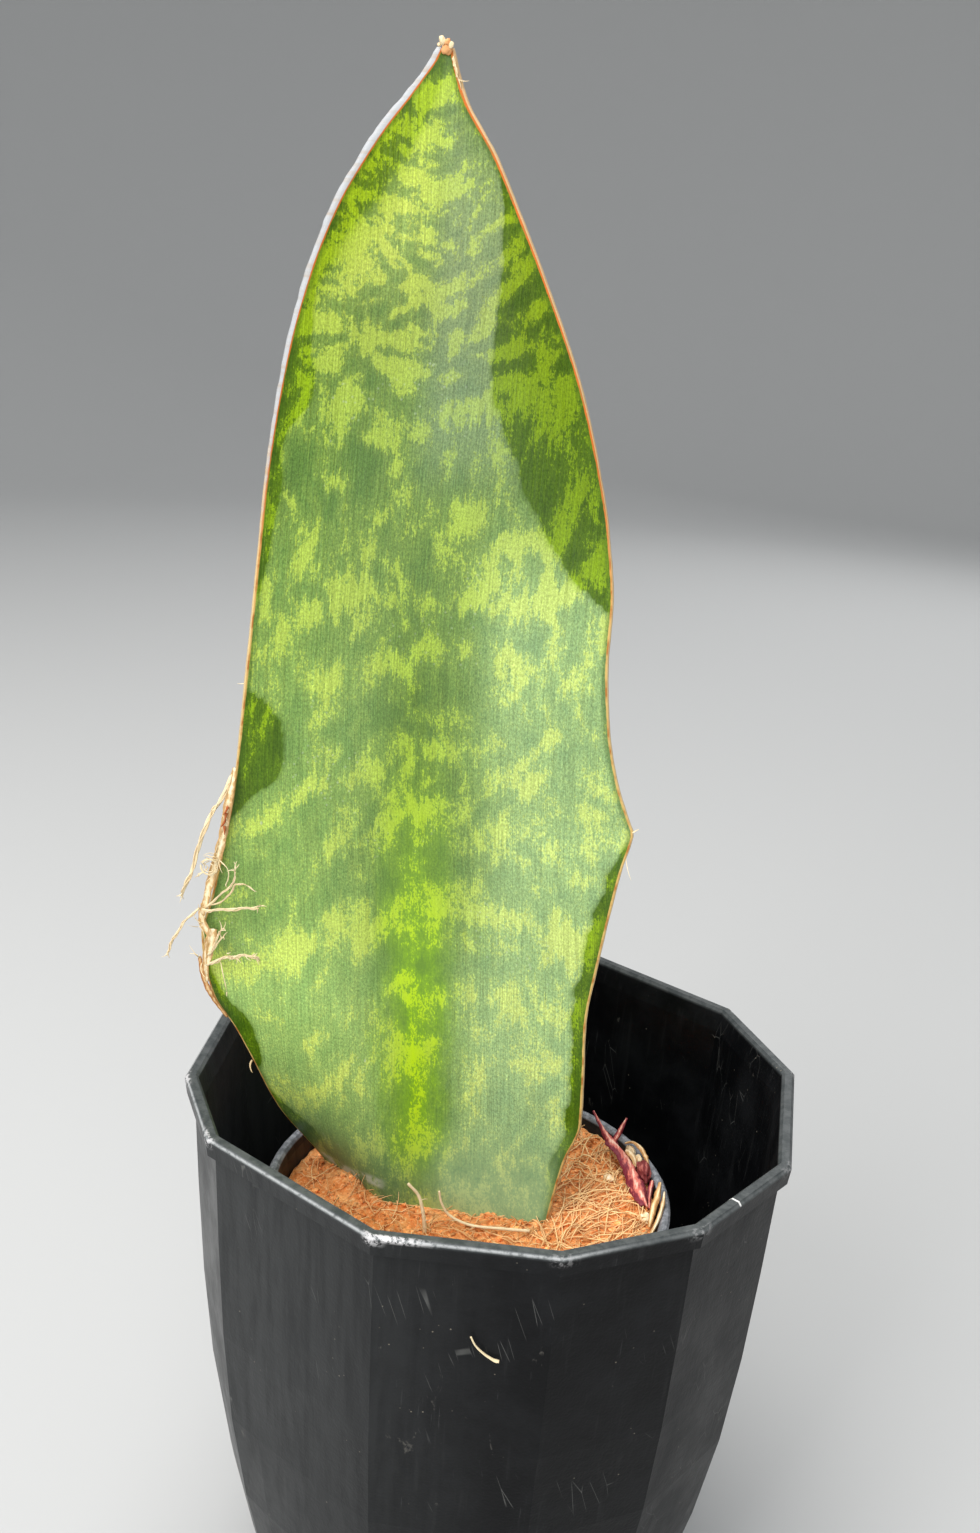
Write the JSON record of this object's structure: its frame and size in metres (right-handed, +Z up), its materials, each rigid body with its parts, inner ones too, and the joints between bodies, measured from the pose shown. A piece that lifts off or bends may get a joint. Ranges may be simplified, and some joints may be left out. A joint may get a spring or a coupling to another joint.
{
  "type": "potted snake plant",
  "caption": "Broad whale-fin snake plant leaf rooted in a coir-filled round nursery cup that stands inside a larger faceted black plastic pot.",
  "frame": {"origin": "centre of the outer pot's flat underside, on the surface that the plant stands on", "axes": "+Z up along the outer pot's axis, +X to the plant's right seen from the front, +Y away from the front, so the leaf's channelled face looks along -Y"},
  "size_m": [0.1558, 0.1495, 0.3815],
  "materials": {
    "black_plastic": "satin injection-moulded polypropylene, dusty and scuffed",
    "cup_plastic": "thin satin black plastic with a worn grey rim",
    "coir": "crumbly orange-brown coconut coir with loose fibres",
    "leaf": "waxy living leaf, dark green mottled with lime, thin orange-brown margin",
    "rhizome_skin": "ringed fleshy stem skin",
    "root_skin": "pale fleshy root skin",
    "dry_sheath": "papery dried sheath, pink to dark red",
    "dark_husk": "dark red husk",
    "beige_husk": "dry beige husk",
    "dry_fibre": "dry straw-coloured plant fibre"
  },
  "bodies": {
    "root": {"outer_pot": "black_plastic", "nursery_cup": "cup_plastic", "coir_medium": "coir", "leaf": "leaf", "rhizome": "rhizome_skin", "root_1": "root_skin", "root_2": "root_skin", "root_3": "root_skin", "root_4": "root_skin", "root_5": "root_skin", "dry_sheath": "dry_sheath", "sheath_fork": "dry_sheath", "husk_chunk": "dark_husk", "husk_chip_1": "beige_husk", "husk_chip_2": "beige_husk", "husk_chip_3": "beige_husk", "husk_chip_4": "beige_husk", "husk_strip": "beige_husk", "coir_fibre_1": "dry_fibre", "coir_fibre_2": "dry_fibre", "margin_strand_1": "dry_fibre", "margin_strand_2": "dry_fibre", "margin_strand_3": "dry_fibre", "margin_strand_4": "dry_fibre", "root_fragment": "dry_fibre"}
  },
  "joints": []
}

= = = =

» **Exercise instructions**
Give the listing above again, word for word.

» **Solution to this problem**
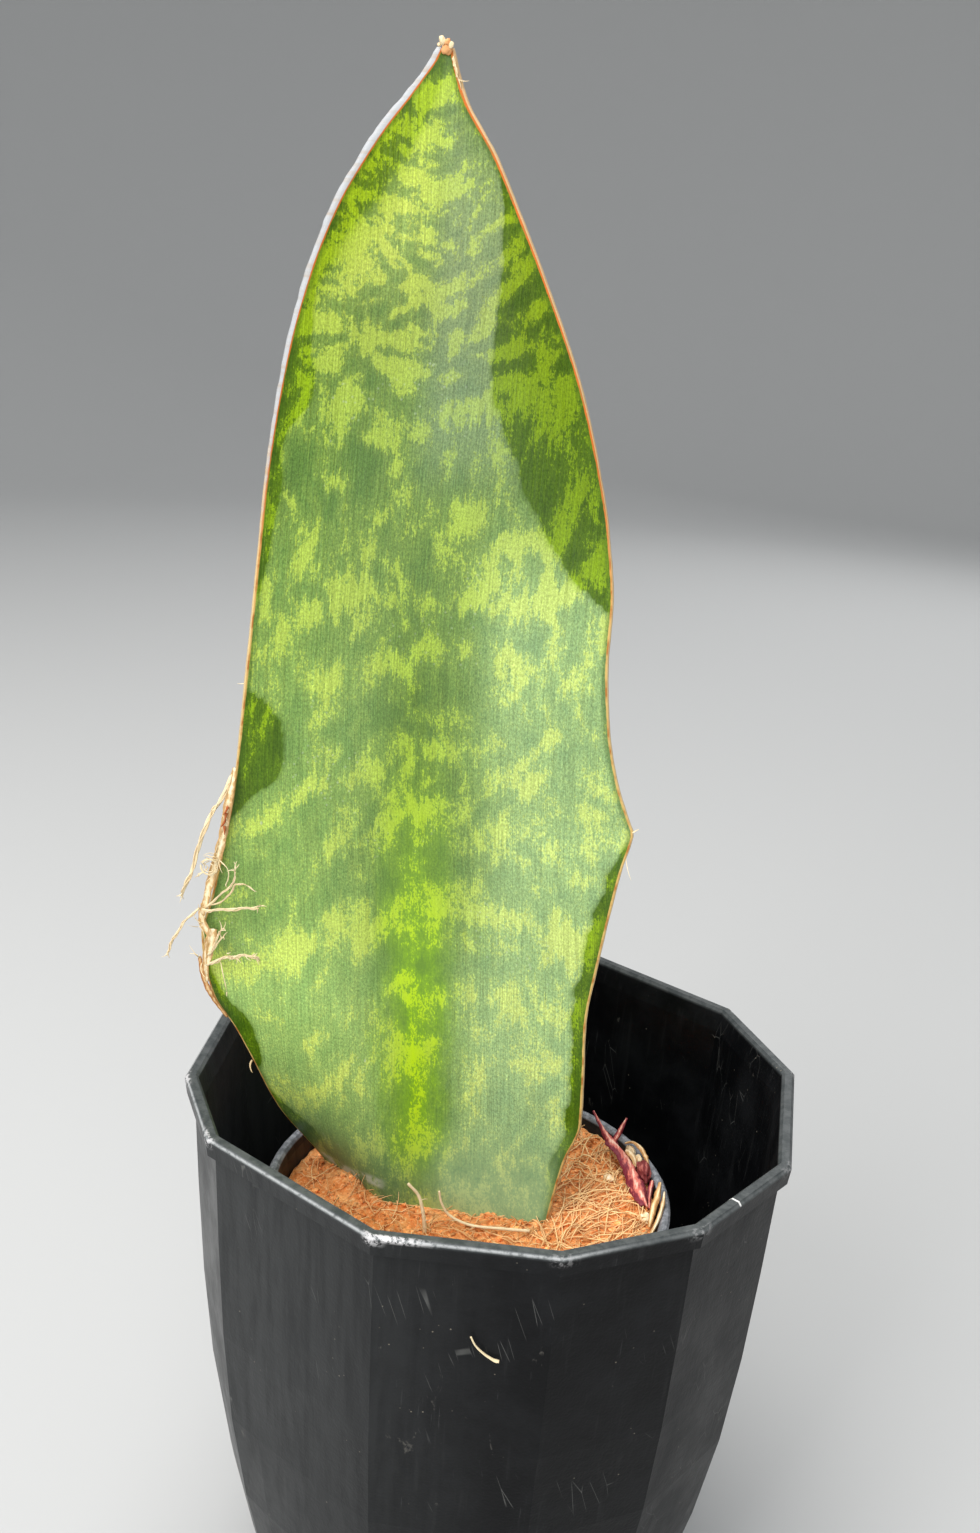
Write the JSON record of this object's structure: its frame and size in metres (right-handed, +Z up), its materials, each rigid body with its parts, inner ones too, and the joints between bodies, measured from the pose shown. A piece that lifts off or bends may get a joint. Ranges may be simplified, and some joints may be left out. A joint may get a spring or a coupling to another joint.
{
  "type": "potted snake plant",
  "caption": "Broad whale-fin snake plant leaf rooted in a coir-filled round nursery cup that stands inside a larger faceted black plastic pot.",
  "frame": {"origin": "centre of the outer pot's flat underside, on the surface that the plant stands on", "axes": "+Z up along the outer pot's axis, +X to the plant's right seen from the front, +Y away from the front, so the leaf's channelled face looks along -Y"},
  "size_m": [0.1558, 0.1495, 0.3815],
  "materials": {
    "black_plastic": "satin injection-moulded polypropylene, dusty and scuffed",
    "cup_plastic": "thin satin black plastic with a worn grey rim",
    "coir": "crumbly orange-brown coconut coir with loose fibres",
    "leaf": "waxy living leaf, dark green mottled with lime, thin orange-brown margin",
    "rhizome_skin": "ringed fleshy stem skin",
    "root_skin": "pale fleshy root skin",
    "dry_sheath": "papery dried sheath, pink to dark red",
    "dark_husk": "dark red husk",
    "beige_husk": "dry beige husk",
    "dry_fibre": "dry straw-coloured plant fibre"
  },
  "bodies": {
    "root": {"outer_pot": "black_plastic", "nursery_cup": "cup_plastic", "coir_medium": "coir", "leaf": "leaf", "rhizome": "rhizome_skin", "root_1": "root_skin", "root_2": "root_skin", "root_3": "root_skin", "root_4": "root_skin", "root_5": "root_skin", "dry_sheath": "dry_sheath", "sheath_fork": "dry_sheath", "husk_chunk": "dark_husk", "husk_chip_1": "beige_husk", "husk_chip_2": "beige_husk", "husk_chip_3": "beige_husk", "husk_chip_4": "beige_husk", "husk_strip": "beige_husk", "coir_fibre_1": "dry_fibre", "coir_fibre_2": "dry_fibre", "margin_strand_1": "dry_fibre", "margin_strand_2": "dry_fibre", "margin_strand_3": "dry_fibre", "margin_strand_4": "dry_fibre", "root_fragment": "dry_fibre"}
  },
  "joints": []
}